> GOAL
Word for word, restate every line of the material.

> COLLECTED MATERIAL
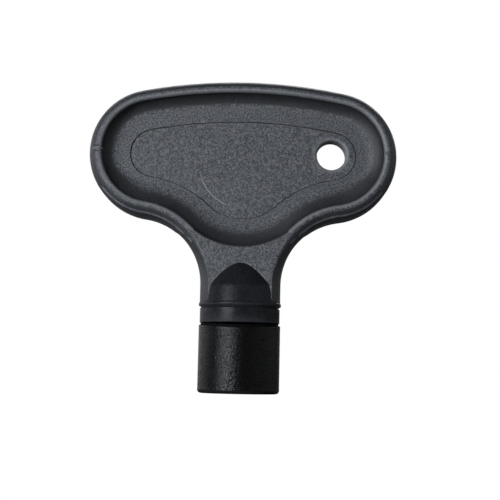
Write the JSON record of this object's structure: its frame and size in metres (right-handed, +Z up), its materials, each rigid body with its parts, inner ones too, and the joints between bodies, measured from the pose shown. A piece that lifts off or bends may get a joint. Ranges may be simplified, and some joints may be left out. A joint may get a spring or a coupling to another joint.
{
  "type": "radiator bleed key",
  "caption": "Tee-handled key with a dished plastic bow and a key ring hole, moulded over a blackened steel insert with a square socket that turns a radiator's air vent.",
  "frame": {"origin": "centre of the socket's mouth, on the flat end of the collar that the key stands on", "axes": "+Z up the shank towards the bow, X across the bow with the key ring hole at +X, -Y out of the front face"},
  "size_m": [0.0424, 0.0114, 0.043],
  "materials": {
    "handle_plastic": "fine spark-eroded grain",
    "blackened_steel": "blackened, satin, finely speckled"
  },
  "bodies": {
    "root": {"handle": "handle_plastic", "socket_insert": "blackened_steel"}
  },
  "joints": []
}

> TASK SOLUTION
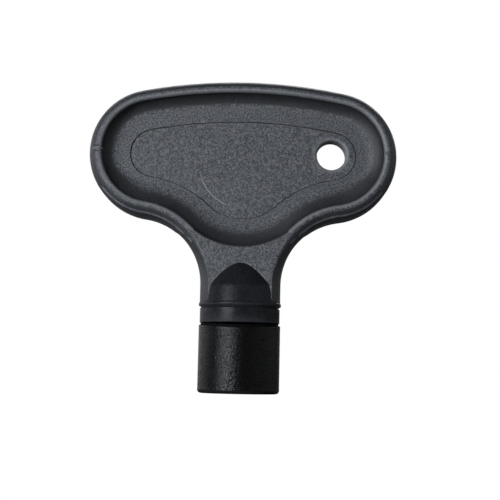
Write the JSON record of this object's structure: its frame and size in metres (right-handed, +Z up), its materials, each rigid body with its parts, inner ones too, and the joints between bodies, measured from the pose shown. A piece that lifts off or bends may get a joint. Ranges may be simplified, and some joints may be left out. A joint may get a spring or a coupling to another joint.
{
  "type": "radiator bleed key",
  "caption": "Tee-handled key with a dished plastic bow and a key ring hole, moulded over a blackened steel insert with a square socket that turns a radiator's air vent.",
  "frame": {"origin": "centre of the socket's mouth, on the flat end of the collar that the key stands on", "axes": "+Z up the shank towards the bow, X across the bow with the key ring hole at +X, -Y out of the front face"},
  "size_m": [0.0424, 0.0114, 0.043],
  "materials": {
    "handle_plastic": "fine spark-eroded grain",
    "blackened_steel": "blackened, satin, finely speckled"
  },
  "bodies": {
    "root": {"handle": "handle_plastic", "socket_insert": "blackened_steel"}
  },
  "joints": []
}